Enfin, le CPO constate que le plafonnement global des réductions et crédits d’impôts dont peut bénéficier un foyer fiscal manque aujourd’hui de cohérence et propose d’inclure l’ensemble de ces avantages, à l’exception de la réduction d‘impôts sur les dons, sous un plafond unique modulé en fonction de la composition du foyer fiscal et de l’existence de personnes dépendantes ou à charge.
Enfin, alors que le « pacte fiscal » incarné par l’impôt sur le revenu demeure remis en cause par la fraude et l’évasion fiscale, de nouveaux outils peuvent être développés pour capitaliser sur les avancées obtenues en matière de lutte contre la fraude durant ces dernières années.

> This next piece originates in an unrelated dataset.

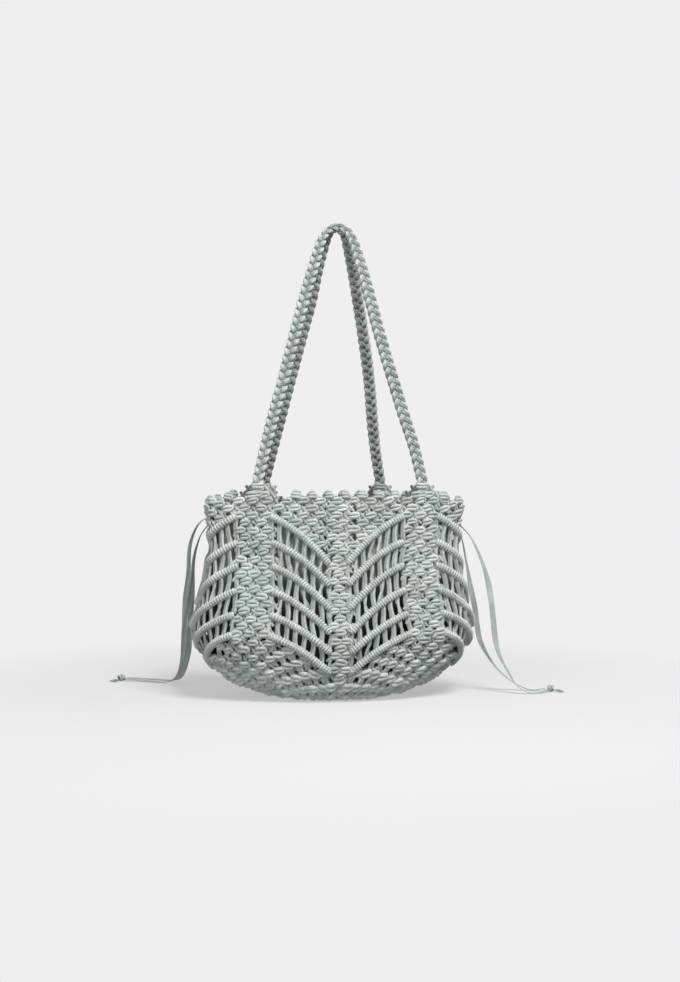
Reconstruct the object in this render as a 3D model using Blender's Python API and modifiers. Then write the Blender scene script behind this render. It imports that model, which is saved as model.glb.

Le CPO relève que malgré des progrès, il est nécessaire d’aller plus loin pour lutter contre l’évitement fiscal international en matière d’imposition des revenus des personnes physiques. Le développement des échanges d’information entre Etats sur les bénéficiaires effectifs de sociétés est nécessaire pour faire échec aux stratégies d’évitement internationales de l’imposition sur le revenu des personnes physiques. La concurrence entre Etats pour attirer la résidence fiscale des contribuables aisés nécessite le lancement de nouveaux travaux au niveau de l’OCDE pour lutter contre les pratiques fiscales dommageables.
Sur le plan interne, le CPO constate que la France ne produit pas encore d’évaluation de la fraude ou de l’écart fiscal concernant l’impôt sur le revenu. Il décrit en revanche un paysage des contrôles en pleine évolution rendant nécessaire une meilleure coordination entre les administrations fiscales et sociales. d’une part, entre le juge de l’impôt et le juge pénal d’autre part.
Les mesures proposées par le CPO visent à conforter l’égalité des citoyens devant l’imposition des revenus. En termes budgétaires, elles ont un impact qui peut varier entre une stabilisation des recettes et une augmentation de 1,7 Md€, en fonction des paramètres retenus pour certaines mesures. Le « pacte fiscal » qui constitue une condition de notre contrat social et de notre « vivre ensemble » s’en trouverait renforcé, sans porter atteinte aux finances publiques.